Latest update November 19th, 2024 1:00 AM
Jul 23, 2020 Features / Columnists, Peeping Tom
Osaze, who died recently, was a militant working class activist of the Working People’s Alliance. He was also known in cultural circles as an artist and an exponent of African drumming.
Some persons pronounced his name as O-sas-say. He was particularly active during the late 1970’s and early 1980’s when the WPA was in its heyday.
Osaze used his musical and artistic talents to promote multicultural respect. He had an amazing ability to synchronize African rhythms to other genres, including Christian and Hindu music. Whatever the genre, he could seamlessly interpolate his African drumming into these genres, creating ‘sweet, sweet’ music. He demonstrated how African rhythms could transcend race and religion.
But while his music was able to transcend boundaries, he himself was never able to hurdle class prejudices inside and outside of his party. Osaze, like so many of the WPA’s outstanding working class activists, died in poverty. This is the price which working class persons have paid for their support of middle-class political leadership.
Many working class youths, like Osaze, were mesmerized by Walter Rodney. Walter had a big following among working class youths. Kwayana too once had a following of street followers, drawn mainly from Buxton. These working class youth joined the WPA in the hope of contributing to a working class liberation from the Burnham dictatorship.
These activists were not men and women without ability. They had skills and they had know-how. They may have not been all certified but they were not without the means to earn a decent living in a fair society.
Their misfortune was that they became victims of the middle class leadership within and outside of their party. Having taken up the struggle against the Burnham dictatorship, they were to pay a huge price. They were ostracized by their families, their friends and their own people.
Once you were associated with the WPA during the days of “Civil Rebellion”, you were designated as an enemy of the state. You were liable to be arrested on sight, beaten by thugs or placed under surveillance. The PNC had a recognition handbook which was given to policemen so that they could easily identify and harass opposition activists.
If you worked for the government, you could be liable to be dismissed or transferred to a remote location for any act which displeased the PNC government. A headmistress of St. Roses High School and teachers from Corentyne were issued with letters of transfers in retaliation for their support for strike action.
Because of the high-level of political repression, even your own family and friends distanced themselves from you. They too were fearful of political victimization because of them associating or merely being seen in the company of WPA activists. The PNC was so repressive that they would plant spies in the classrooms at the University of Guyana to see who was being critical of the government. These spies were often exposed when it came to final examinations. They were not registered as students and so they could not – nor were they interested – in writing examinations. Their sole purpose was to be in classroom to see who were critical of the PNC and to report this to their political masters.

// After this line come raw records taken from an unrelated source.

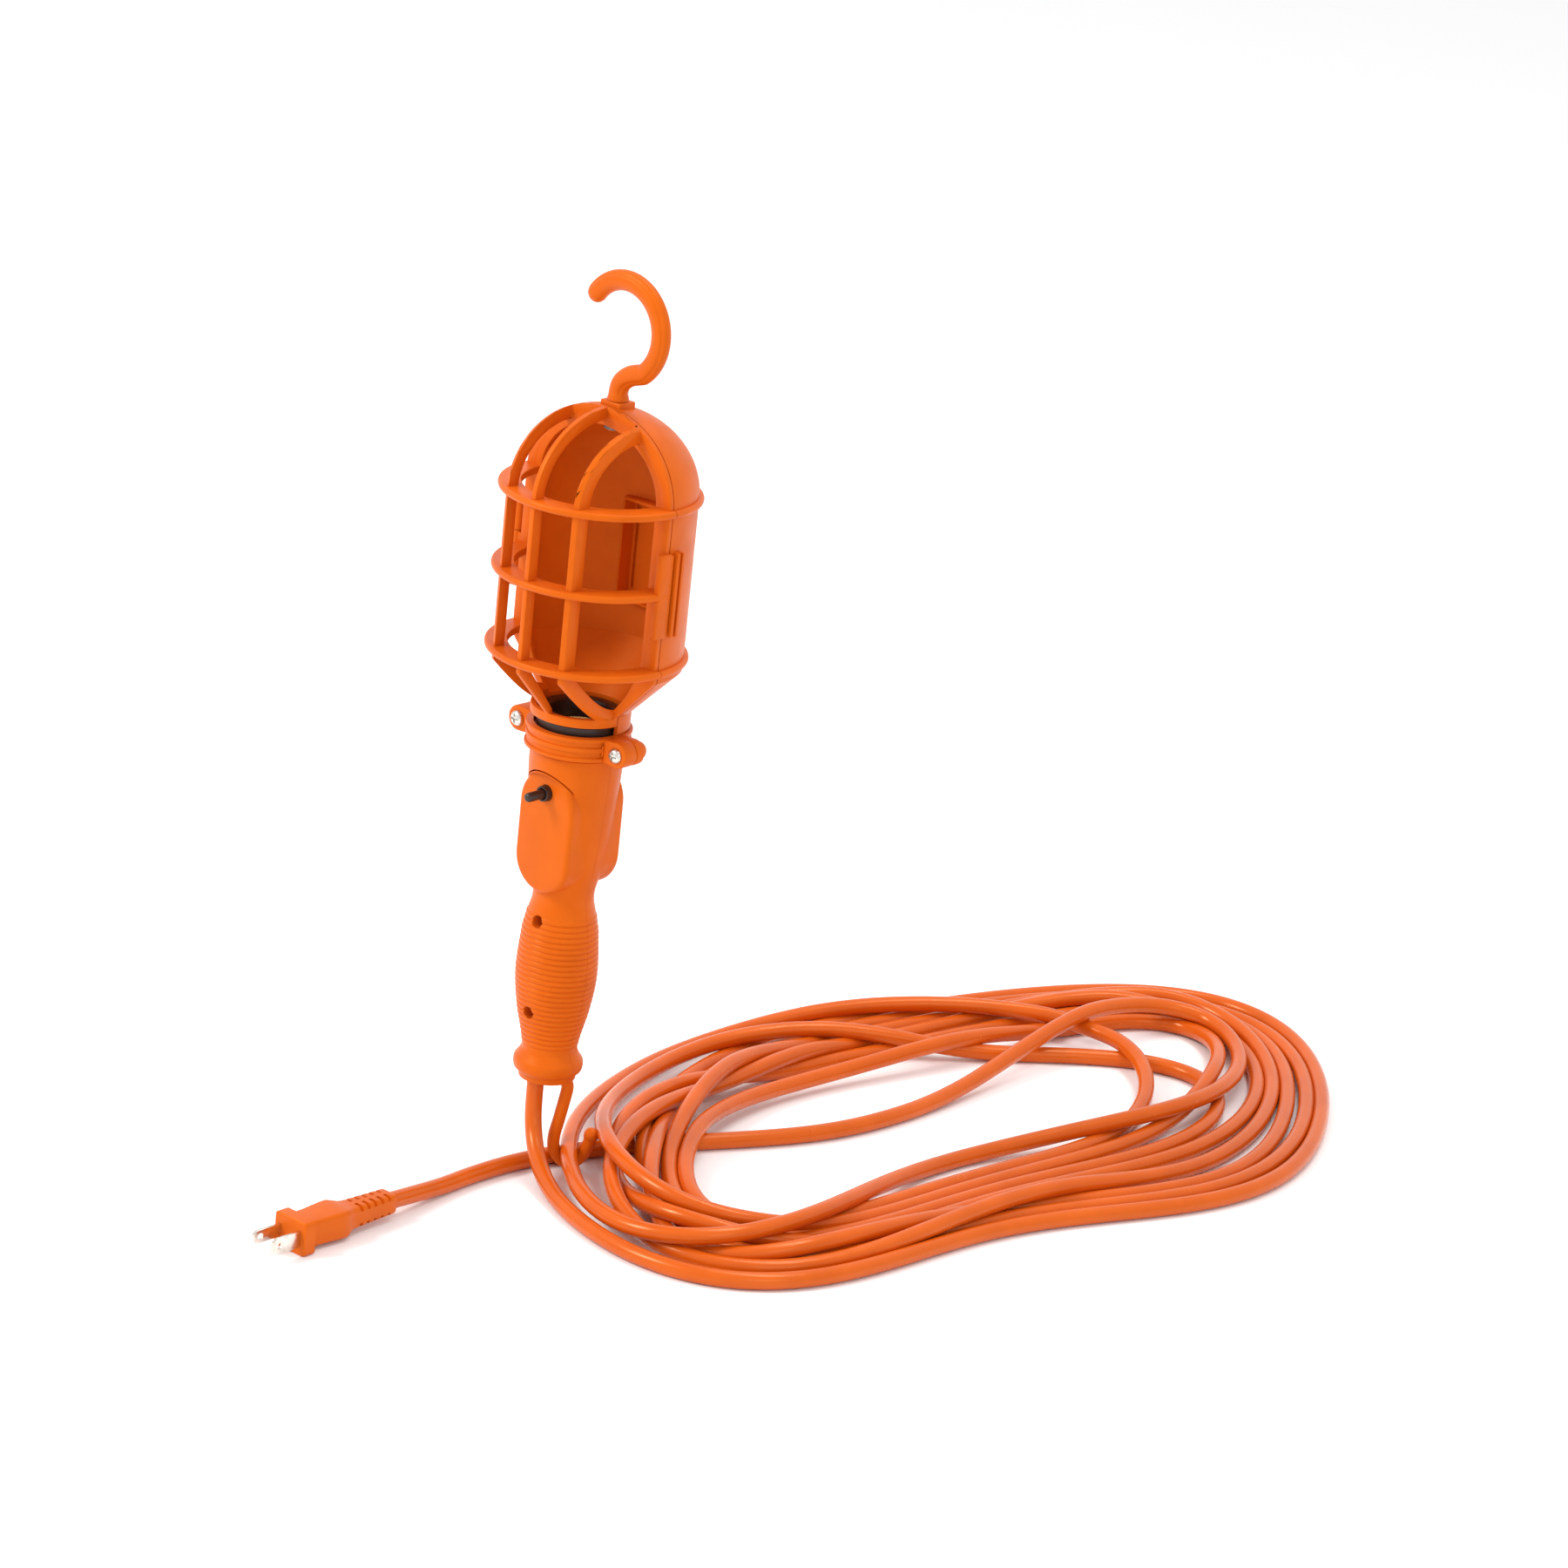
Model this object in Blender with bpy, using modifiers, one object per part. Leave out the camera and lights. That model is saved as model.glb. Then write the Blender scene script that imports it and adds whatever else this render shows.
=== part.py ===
"""Hand-held work light: a caged lamp holder on a ribbed grip, with a hanging hook and a long cord.

Every length below is in millimetres and is scaled to metres where a mesh is made. Heights are
measured up from the foot of the handle, the lamp's axis is x = y = 0, and the cage opens towards -Y.
One parent empty then carries the whole lamp so that the world's origin is the point that the light
hangs from: the inside of the top of its hanging hook.
"""
import math

import bmesh
import bpy
from mathutils import Matrix, Vector

# ---- driving dimensions ------------------------------------------------------------------------
MM = 0.001
GAP = 0.3                     # clearance between pieces that touch

GRIP_FOOT, GRIP_TOP = 17.0, 82.0
RIB_COUNT = 25
RIB_DEPTH = 0.55
GRIP_OUTLINE = [(13.2, 17.0), (17.0, 35.0), (19.0, 52.0), (17.8, 73.0), (16.2, 82.0)]

HOUSING_R = 21.3              # round body of the switch housing, just under the collar
HOUSING_TOP = 161.0
PAD_Y = 18.0                  # flat pads stand at -PAD_Y and +PAD_Y
PAD_HALF = 16.5
PAD_FOOT, PAD_TOP = 94.0, 152.6
SPIGOT_R, SPIGOT_TOP = 20.6, 171.0
HANDLE_SCREW_Z = [35.0, 79.6]

SWITCH_Z = 142.5
SWITCH_TIP = 31.0

COLLAR_R = 24.4
EAR_X, EAR_Z, EAR_R = 30.6, 167.5, 6.0

SOCKET_R, SOCKET_TOP = 19.6, 180.0
SOCKET_BORE = 13.9
SOCKET_FLOOR = 156.0

NECK_R, NECK_TOP = 23.0, 181.8
CAGE_R, CAGE_FOOT = 44.0, 204.0
DOME_FOOT, DOME_APEX = 283.0, 321.6
RING_Z = [208.5, 245.5, 283.0]
RING_R = 46.2
RING_THICK = 3.4
RIB_X = [-21.0, 0.0, 21.0]
RIB_THICK = 2.6
RIB_REACH = 5.6               # radial depth of the cage's upright bars
RING_DEPTH = 8.5              # radial depth of its rings and of the flat arch they end on
FLANGE_DEPTH = 2.6            # how far the arch reaches forward of the parting plane
SHELL_WALL = 2.4

HINGE_X, HINGE_R, HINGE_PIN_R = -47.6, 3.0, 1.3
HINGE_FOOT, HINGE_TOP = 226.0, 265.0

BOSS_Y, BOSS_HALF, BOSS_TOP, BOSS_FOOT = 5.6, 5.4, 323.4, 312.6
HOOK_CENTRE_Z, HOOK_R, HOOK_ROD = 355.8, 22.0, 4.4
HANG_HEIGHT = HOOK_CENTRE_Z + HOOK_R - HOOK_ROD

FLOOR = -46.0                 # the surface that the cord lies on, below the handle's foot
CORD_R = 4.0
CORD_EXIT = (-3.5, -3.5)
CORD_HOOK_AT = (6.9, 5.7)
CORD_HOOK_ROD = 2.9

COIL_CENTRE = (86.0, 204.0)
COIL_HALF_LENGTH, COIL_HALF_WIDTH = 257.0, 136.0
COIL_LEAN = math.radians(3.5)
COIL_BAND = 84.0              # how wide the heap of turns is
COIL_HEIGHT = 30.0
COIL_SIDES = 44

PLUG_X, PLUG_Z = 0.0, -37.8
PLUG_END, PLUG_FACE = -98.3, -160.0
BLADE_PITCH = 12.7
BLADE_LENGTH, BLADE_THICK = 16.5, 1.52
NARROW_BLADE, WIDE_BLADE = 6.35, 7.9
BLADE_HOLE_R, BLADE_HOLE_AT = 1.6, 12.0

SHELL_TURNS, SHELL_PITCH, SHELL_TOP = 4, 3.6, 171.6
SCREW_DOME = 0.62             # a screw head's height as a share of its radius
SLOT_HALF = 0.42              # half the width of a cross recess
REACH = 60.0                  # past the lamp's sides, for cutters

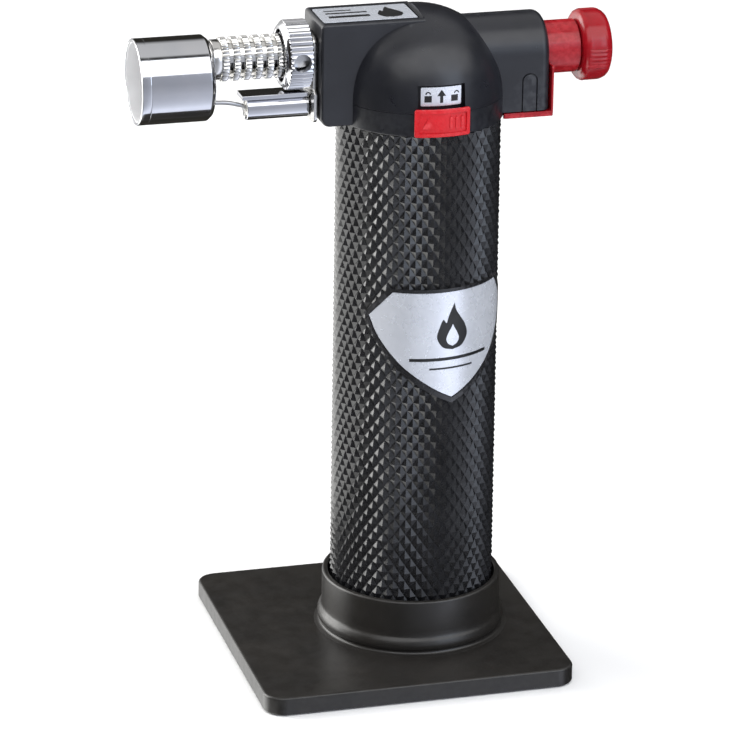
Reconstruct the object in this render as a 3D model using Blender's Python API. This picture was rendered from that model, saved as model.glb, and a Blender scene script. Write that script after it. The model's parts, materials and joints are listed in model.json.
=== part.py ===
"""A butane micro torch in its stand: +Z up, burner towards -X, igniter button towards +X.

The origin is where the grip's axis meets the surface that the stand rests on.
"""
import math

import bmesh
import bpy
from mathutils import Matrix, Vector

MM = 0.001
GAP = 0.3                # clearance between touching pieces, mm
FINE = 48                # sides of the large round pieces
MEDIUM = 24              # sides of the burner's and button's round pieces
SMALL = 10               # sides of pins, valves and screws

# Driving dimensions, in millimetres.
STAND_SIDE = 70.0
STAND_CENTRE_X = -6.6    # the plate reaches further out under the burner
STAND_TOP = 4.3
STAND_CORNER = 4.5
STAND_WALL = 2.2
SOCKET_TOP = 16.7
SOCKET_OUTER = 19.9
SOCKET_BORE = 18.6
SOCKET_FLOOR = 4.6

GRIP_BOTTOM = 6.3
GRIP_TOP = 123.0
GRIP_RADIUS_LOW = 18.25  # the moulded sleeve has a slight draft
GRIP_RADIUS_HIGH = 17.9
GRIP_BORE = 16.5

HEAD_BOTTOM = 123.3
DOME_BASE = 128.5
DOME_HEIGHT = 18.5
DOME_RADIUS = 18.3
DOME_POWER_FRONT = 2.3   # the dome is fuller over the burner than over the button
DOME_POWER_REAR = 2.0
CROWN_X = -1.2           # where the flat top of the burner block meets the crown
HEAD_WALL = 1.4
BLOCK_FRONT = -23.6
BLOCK_TOP = 146.1
BLOCK_BOTTOM = 123.6
BLOCK_HALF = 7.5
BARREL_AXIS_Z = 136.0
BARREL_RADIUS = 8.3
BARREL_END = 27.0
BARREL_FLOOR = 124.4
WINDOW_HALF = 5.2        # the lock's window in the front of the dome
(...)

Nobody wanted to have anything to do with you if you were associated with the WPA. It would have been almost impossible for you to secure a job in either the public or private sector – the latter being fearful of being victimized. The working-class cadres of the WPA were therefore left on their own and forced to huddle behind leaders who after the death of Walter Rodney, could do little to assist these working class activists.
The WPA barely survived through donations from overseas friends and organizations. But when dictatorship ended, the donations dried up, and with it any chance of the party being able to help the party’s working class activists who had carried the party’s torch under Walter Rodney.
Those, like Osaze were forced to eke out an existence. There were so many others who were left with no support, no prospects except to try to earn a living from their artistic skills. Cultural industries are however underdeveloped and unsupported in Guyana. And so it was difficult for Osaze to make a living from his drumming and art work. But he tried.
Another activist, known as ‘Bun Beef’ suffered the same fate. Working class activists paid a huge price for opposing the Burnham dictatorship and for blindly following a middle-class leadership.
The PNC would usually send thugs to assault and terrorize opposition activists. One of those thugs was a man called Blue. He ended up being a minibus driver. He used to openly boast about breaking-up WPA meetings and physically assaulting activists on behalf of the PNC.
For all the dirty work he did for the PNC, he ended-up a pauper. He was forced to beg for money on Regent Street. The middle class leadership of the PNC had no time for him after he became too old to beat-up people.
A few years ago, he was homeless and found dead on a parapet outside of the Georgetown Hospital. That is how the middle class political leadership in Guyana treat their working class activists. They use them and then dump them.
Working class activists have paid a huge price for their opposition to dictatorship. Osaze was one of them. He is now reunited with the ancestors but he must be looking down, with a rueful smile on some of his former comrades, who are now comfortably in bed with the would-be dictators and, sadly, using his name to justify their selfish and divisive agenda.
(The views expressed in this article are those of the author and do not necessarily reflect the opinions of this newspaper.)